# Past- V. Present-Tense?



## BadRoy (Jan 3, 2015)

I've come to the realization that my consistent writing in the present tense is kind of abnormal.

What tense do you prefer to write in, and why?


----------



## Zeitzbach (Jan 3, 2015)

Past tense all the way. The whole thing is just a story being told.


----------



## Teckolf (Jan 3, 2015)

Past and third person, but I only do technical reports


----------



## Fopfox (Jan 3, 2015)

Past tense is the most common, but some people can write with present tense well. The latter is a huge challenge to me though and is one of the few things I cannot force myself to try.

Then there's future tense. Suffice to say, that doesn't get used as a primary narrative too often.

TL;DR:

Past - Normal
Present - Hard
Future - Dante Must Die.


----------



## BadRoy (Jan 4, 2015)

Would anyone agree that for certain scenes a present tense can be more visceral and engaging than past tense? Like actions scenes or descriptions? 

I really need to work on tenses. They are tricky, but I think proper manipulations of them will help a story greatly.


----------



## BRN (Jan 4, 2015)

If you want to read a story written in present tense very well, try reading "Snowcrash". However, for all of us plebeians, past tense is the only way.


----------



## MaximizedNOVA (Jan 4, 2015)

I prefer past tense, first person writing. Granted I should transfer to third person, meaning its easier to add details of the environment and plot.


----------



## Conker (Jan 4, 2015)

BadRoy said:


> Would anyone agree that for certain scenes a present tense can be more visceral and engaging than past tense? Like actions scenes or descriptions?
> 
> I really need to work on tenses. They are tricky, but I think proper manipulations of them will help a story greatly.


Yes and no. I think present can work for more introspective bits as you dig into a character's mind at the exact time it's happening, but for action scenes? No. Not at all. That would be a huge mess. 

I stick to past tense in almost all things.


----------



## NilFur (Jan 5, 2015)

My personal favorite is the present tense (and switching between tenses asks a bit of effort, but once you're started none is especially harder than the others).

My rationale is I want to transport the reader into the story, rather than it coming out like "so this happened sometime ago, you weren't there, it's done and fixed anyways" which adds distance. I'm aware of the conventions associated with past tense in fiction and of the fact written text is indeed done and fixed when you read it, but still think it subtly affects the _feel_ of it.

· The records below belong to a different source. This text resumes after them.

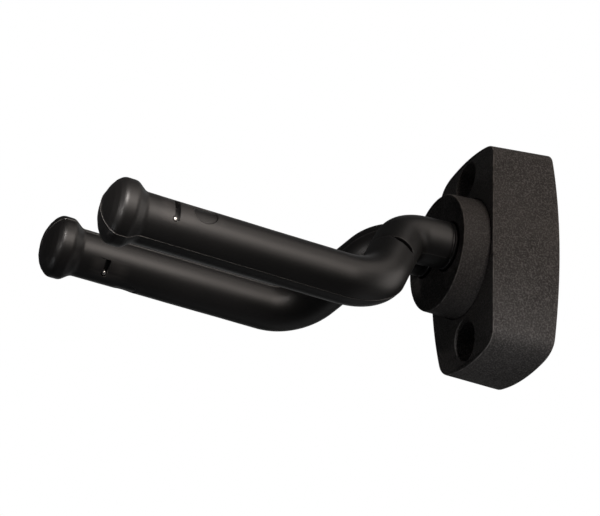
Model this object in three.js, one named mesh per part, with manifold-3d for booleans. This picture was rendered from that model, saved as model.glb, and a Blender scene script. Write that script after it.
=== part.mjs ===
// Wall guitar hanger: a moulded wall plate, and a padded two-arm yoke that turns on it.
// Millimetres. +Z is up, the wall is the plane Y = 0 and the hanger stands out towards -Y.
// The origin is where the swivel axis meets the wall. The yoke is stored rolled to one side.
import * as THREE from 'three';
import { mergeVertices } from 'three/addons/utils/BufferGeometryUtils.js';
import Module from 'manifold-3d';

// ---- wall plate ----
const PLATE_DEPTH = 22.0;         // wall to the top of the crowned front
const PLATE_BACK_HALF_W = 23.6;
const PLATE_BACK_HALF_H = 37.0;
const PLATE_FRONT_HALF_W = 21.0;
const PLATE_FRONT_HALF_H = 36.3;
const SIDE_BULGE = 0.0037;        // parabola x = half_w - SIDE_BULGE z^2
const END_BULGE = 0.0075;         // parabola z = half_h - END_BULGE x^2
const CORNER_SIDE_Z = 28.6;       // where a side curve runs into its corner
const CORNER_END_X = 10.6;        // where an end curve runs into its corner
const FRONT_CROWN = 0.00178;      // front falls back by FRONT_CROWN z^2
const PLATE_WALL = 3.0;
const POCKET_DEPTH = 16.5;
const RIB_T = 2.2;
const SIDE_RIB_X = 11.4;         // upright ribs beside the middle one
const SCREW_Z = 28.2;             // wall-screw holes, above and below the axis
const SCREW_HEAD_R = 6.23;
const SCREW_HOLE_R = 3.1;
const SCREW_FLOOR_Y = -8.0;       // seat of the screw head
const SCREW_BOSS_R = 9.2;
const HUB_R = 14.4;
const NUT_RECESS_R = 11.0;
const NUT_RECESS_Y = -14.0;
const TURRET_SEAT_Y = -20.3;      // floor of the round recess that the turret turns in
const TURRET_SEAT_R = 19.75;

// ---- turret cover ----
const TURRET_FRONT_Y = -30.9;
const TURRET_FRONT_R = 18.95;
const TURRET_BASE_R = 19.4;
const TURRET_BASE_Y = -20.6;
const TURRET_WALL = 2.4;
const TURRET_FACE_T = 3.2;
const STUB_HOLE_R = 8.15;
const COVER_SCREW_Z = 12.6;

// ---- pivot ----
const STUD_R = 4.0;
const BUSH_BORE_R = 4.06;
const BUSH_R = 6.0;
const BUSH_SEAT_R = 6.3;
const DISC_R = 15.6;
const DISC_FRONT_Y = -27.4;
const DISC_BACK_Y = -23.4;

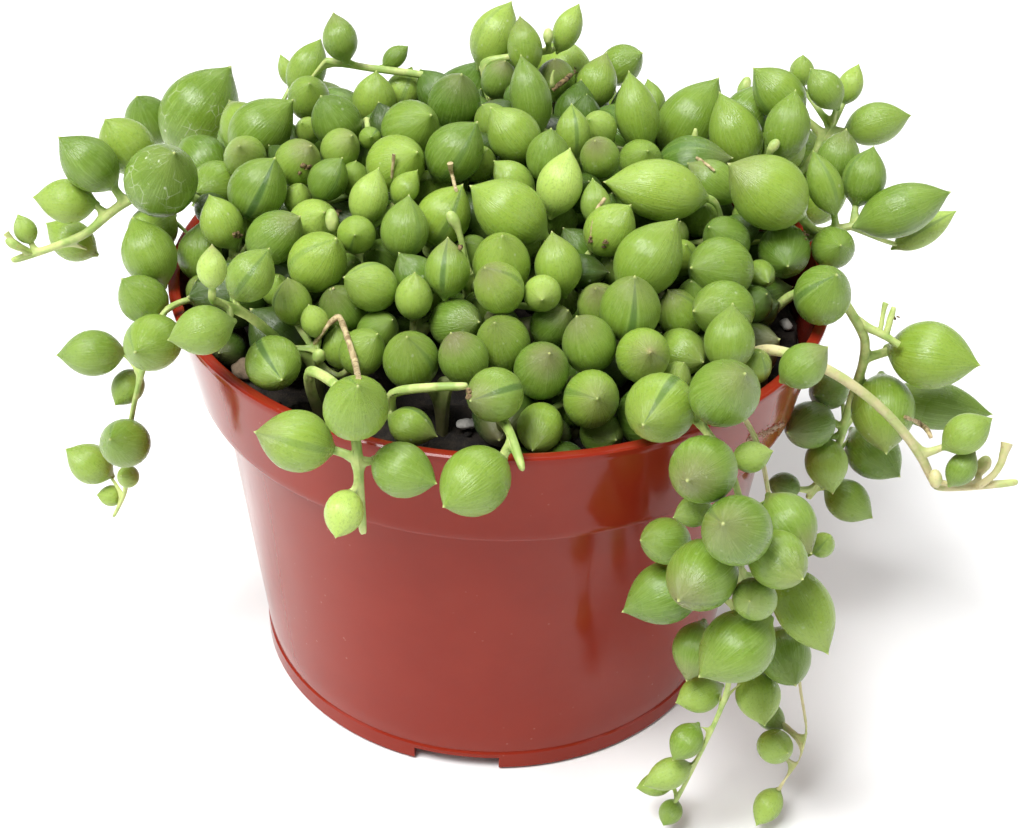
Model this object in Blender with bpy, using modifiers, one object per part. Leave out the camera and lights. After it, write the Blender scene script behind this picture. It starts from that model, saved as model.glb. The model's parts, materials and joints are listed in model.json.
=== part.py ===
"""A potted string of tears: the plastic pot, its potting mix and every leafy stem.

Lengths are in metres and +Z is up. The origin is the middle of the pot's foot, on the ground.
"""

import math

import bmesh
import bpy
import numpy as np
from mathutils import Matrix, Vector

# The pot. Its rim is 108 mm across, the usual size of this kind of nursery pot.
POT_HEIGHT = 0.075
RIM_RADIUS = 0.054
LIP_WIDTH = 0.0020
BAND_HEIGHT = 0.0177
BAND_FOOT_RADIUS = 0.0506
BODY_TOP_RADIUS = 0.0472
BODY_FOOT_RADIUS = 0.0415
WALL = 0.0014
FOOT_HEIGHT = 0.0039
FOOT_RADIUS = 0.0418
FOOT_WALL = 0.0022
FLOOR_THICKNESS = 0.0016
EDGE_ROUND = 0.0004
NOTCH_COUNT = 4
NOTCH_WIDTH = 0.0145
NOTCH_HEIGHT = 0.0026
NOTCH_TURN = math.radians(-97)
DRAIN_COUNT = 4
DRAIN_RADIUS = 0.004
DRAIN_CIRCLE = 0.030
DRAIN_SIDES = 8
TURNED_SIDES = 40

# The potting mix fills the pot to about a centimetre below the rim, with a lumpy top.
SOIL_TOP = 0.0645
SOIL_RINGS = (0.018, 0.034)
SOIL_LUMPS = 0.0008
SOIL_SIDES = 20
SOIL_CLEAR = 4 * SOIL_LUMPS
HEAD_CLEAR = 6 * SOIL_LUMPS
FIT_GAP = 0.0003

# Stems, stalks and the plain holes that the stems stand in.
STEM_RADIUS = 0.00085
STEM_TIP_RADIUS = 0.0005
STALK_RADIUS = 0.00045
STEM_SUNK = 0.007
HOLE_RADIUS = 0.0015
HOLE_SIDES = 5
ROOT_SPACING = 0.0036
SHORT_STEM = 5
ROUTE_STEP = 0.007
ROUND_CORNERS = 3
RIM_CLEAR = 0.0042
RIM_REACH = 0.005
TEST_STEP = 0.0006
# Points of a joined stem that are closer than this are made one, where it stays closed.
WELDS = (0.00004, 0.00002, 0.00001)
TURN_STEP = 0.35
TURN_TRIES = 12
FIRST_TURNS = {"stem_back_fall_3": 0.5}

# A leaf is a tear. Its rings and its nib lie along its length at these shares of its girth, and
# have these shares of its girth as radius.
LEAF_BASE = -0.60
LEAF_RINGS = ((LEAF_BASE, 0.08), (-0.30, 0.42), (0.14, 0.51))
LEAF_NIB = 0.78
LEAF_SIDES = 5
YOUNG_GIRTH = 0.0080
YOUNG_SIDES = 4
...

As for the other possible choices:

*Past tense* is good when you want to, on the contrary, reinforce the impression of the story being embedded in a time-line. For example in historic fiction (or heroic fantasy, which is often a form of historic fiction in a fictional history). By extension, it reinforces the feeling of the fictional space being "elsewhere".

It is also the accepted "normal" storytelling tense and some people will strongly react to any deviation from it, which is pure and unadulterated bullshit (I don't care about "normal" enough to let go of large parts of the language's expressive power)... but know about it when you try anything else.

*Future tense* is very exotic and can be difficult, confusing and distracting for the readers if used too much. It's a poor tense to just insist on the idea the story happens in the future: paradoxically, past tense will then do a better job (in the future = embedded in a time-line). I wouldn't advise to use it on entire stories if you don't have an excellent reason to go full experimental.

Unless special (and easily gimmicky) cases, such as used by a time-traveling narrator, its main use will be a style-alternative conditional tense in a story written in present tense (see below for details).

*Conditional tense*... wow, now we went into a weird place. Your story is so fictional you're not even sure yourself how it did (not really) happen?

Joke aside, again except for super-experimental writers with a purpose, conditional is not the way to go for a story. _However_, it can sometimes be used efficiently, in light touches, for some scenes when you want to play with explicitly uncertain future. For example one of the many ways to describe a highly planned heist is to tell it in conditional tense at its planning stage, creating some suspense and leaving you room to later describe what did or didn't go as expected.

*tl;dr:*

_past_ = emphasis on the travel to a fictional world + "normal"; 
_present_ = emphasis on the immersion in the fictional world + you'll be called pretentious and/or illiterate by a few idiots; 
_future/conditional_ = you're a storytelling wizard/scientist wanting to screw with your readers' minds + can actually be useful in small touches for explicitly uncertain future, don't forget they exist.


----------



## Laptisen (Jan 5, 2015)

I'm grabbing my sword and pulling it out of my hilt. I'm running at the chimera...
Damn it's like a campfire story narration. I'll stick with past tense.


----------



## Maugryph (Jan 5, 2015)

I like stories written in past tense. But that's just my opinion.


----------



## SkyboundTerror (Jan 6, 2015)

I find myself writing stuff in present tense more often than past tense, most notably in my journal entries. Mixing the two is tricky since it might make your writing inconsistent, but I believe it to be the most fun you can have when punching out stories.


----------



## Brass (Jan 6, 2015)

brass no know what you talking about funny furman


----------



## BadRoy (Jan 6, 2015)

NilFur said:


> My rationale is I want to transport the reader into the story, rather than it coming out like "so this happened sometime ago, you weren't there, it's done and fixed anyways" which adds distance. I'm aware of the conventions associated with past tense in fiction and of the fact written text is indeed done and fixed when you read it, but still think it subtly affects the _feel_ of it.


Thanks for the vote of confidence. I've been reading the Necronomicon on and off all year and I love most the parts where H.P explains some horrific event as it unfolds. It creates this immediacy, I love it. That's where I got the idea to write in present-tense. I thought the past tense writers were the weird ones 

I was never going to change my style, but it's good to know how people view the different tenses.


----------



## Conker (Jan 6, 2015)

BadRoy said:


> Thanks for the vote of confidence. I've been reading the Necronomicon on and off all year and I love most the parts where H.P explains some horrific event as it unfolds. It creates this immediacy, I love it. That's where I got the idea to write in present-tense. I thought the past tense writers were the weird ones
> 
> I was never going to change my style, but it's good to know how people view the different tenses.


Lovecraft almost never writes in present tense. He's usually going first-person past. Honestly, I can't think of a story he's written that was in present tense, and I've read almost all of his novellas and short stories.


----------



## BadRoy (Jan 6, 2015)

Conker said:


> Lovecraft almost never writes in present tense. He's usually going first-person past. Honestly, I can't think of a story he's written that was in present tense, and I've read almost all of his novellas and short stories.


Well that then. He sometimes speaks of things 'as they are happening' which is what I took inspiration from.


----------